» COLLECTED MATERIAL
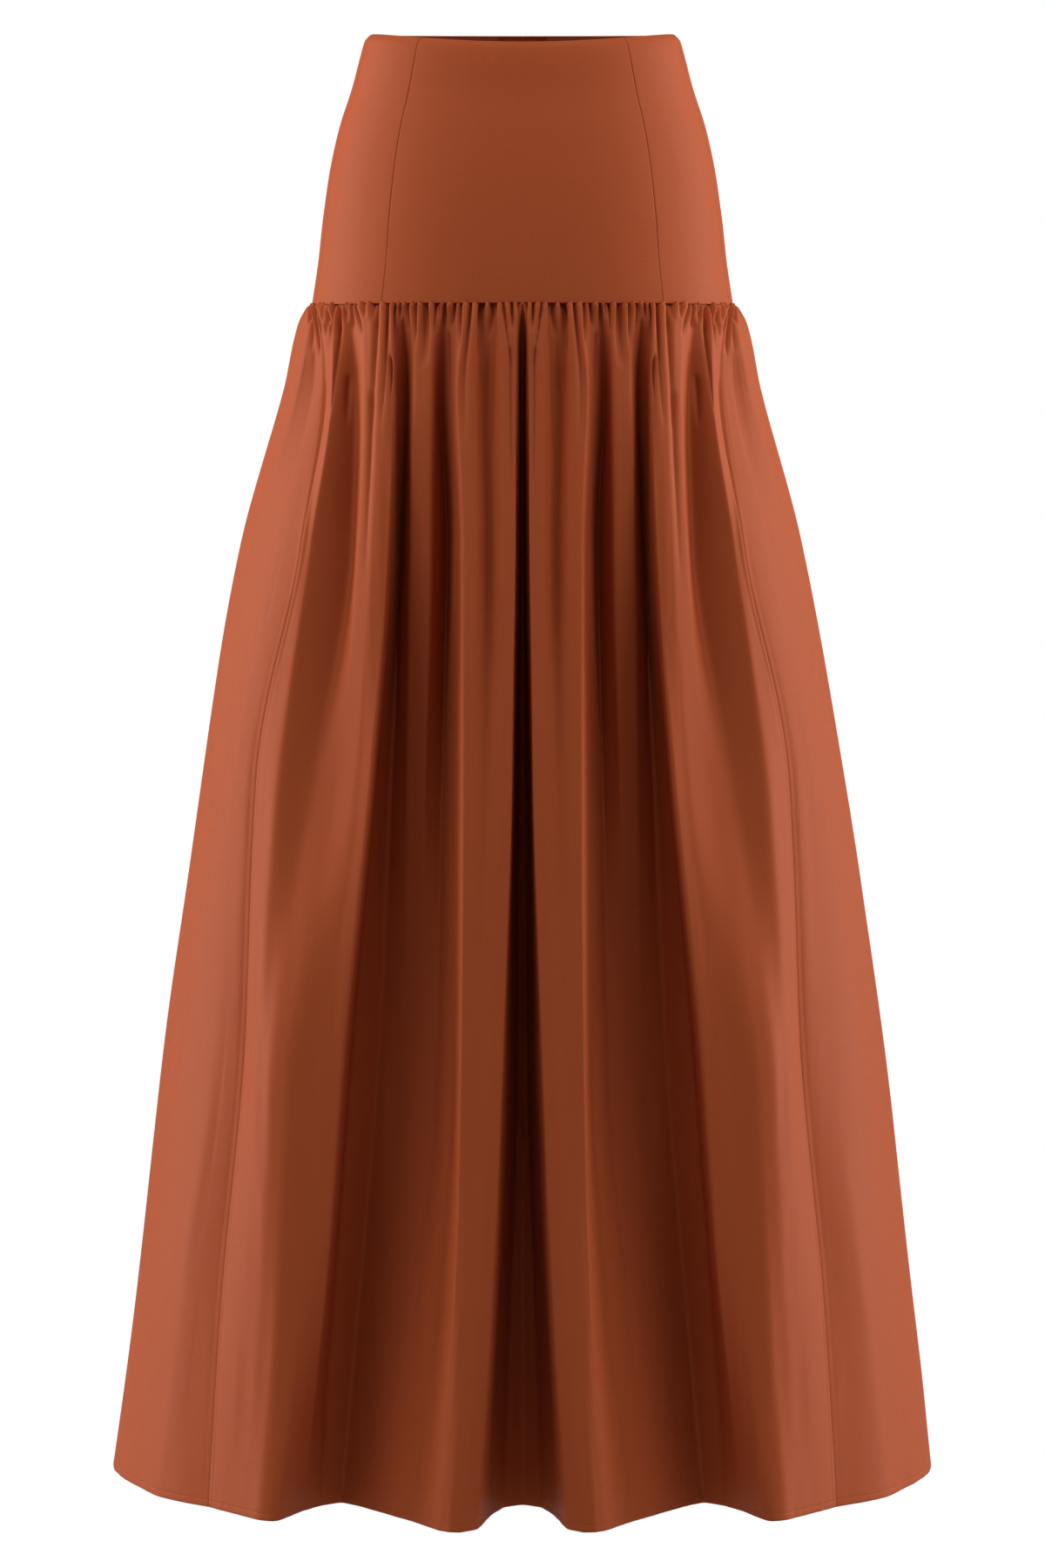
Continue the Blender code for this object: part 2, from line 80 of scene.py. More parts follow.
# mm below the waist, half width, front depth, back depth
YOKE_OUTLINE = (
    (0, 107.0, 81.0, 80.0),
    (4, 110.8, 84.5, 83.5),
    (12, 113.3, 87.0, 86.5),
    (36, 119.6, 92.0, 93.0),
    (67, 129.5, 100.0, 103.0),
    (98, 136.3, 107.0, 112.0),
    (129, 140.6, 112.0, 118.0),
    (160, 144.0, 115.5, 121.5),
    (190, 148.5, 118.0, 122.0),
)
SKIRT_OUTLINE = (
    (190, 148.5, 118.0, 122.0),
    (202, 157.0, 125.0, 129.0),
    (250, 168.0, 137.0, 141.0),
    (355, 195.5, 160.0, 163.0),
    (520, 225.5, 190.0, 190.0),
    (710, 254.0, 220.0, 216.0),
    (860, 272.0, 245.0, 238.0),
    (1010, 291.0, 272.0, 262.0),
)

# Fold lines down the cloth, from the centre to the side:
# name, mm from the centre at each of FOLD_HEIGHTS, mm behind the outline at each of them
FOLD_HEIGHTS = (190, 250, 355, 520, 710, 860, 1010)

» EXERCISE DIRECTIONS
Where a line in the material contains "from", copy that line.

» RESPONSE TO THIS TASK
Continue the Blender code for this object: part 2, from line 80 of scene.py. More parts follow.
# Fold lines down the cloth, from the centre to the side:
# name, mm from the centre at each of FOLD_HEIGHTS, mm behind the outline at each of them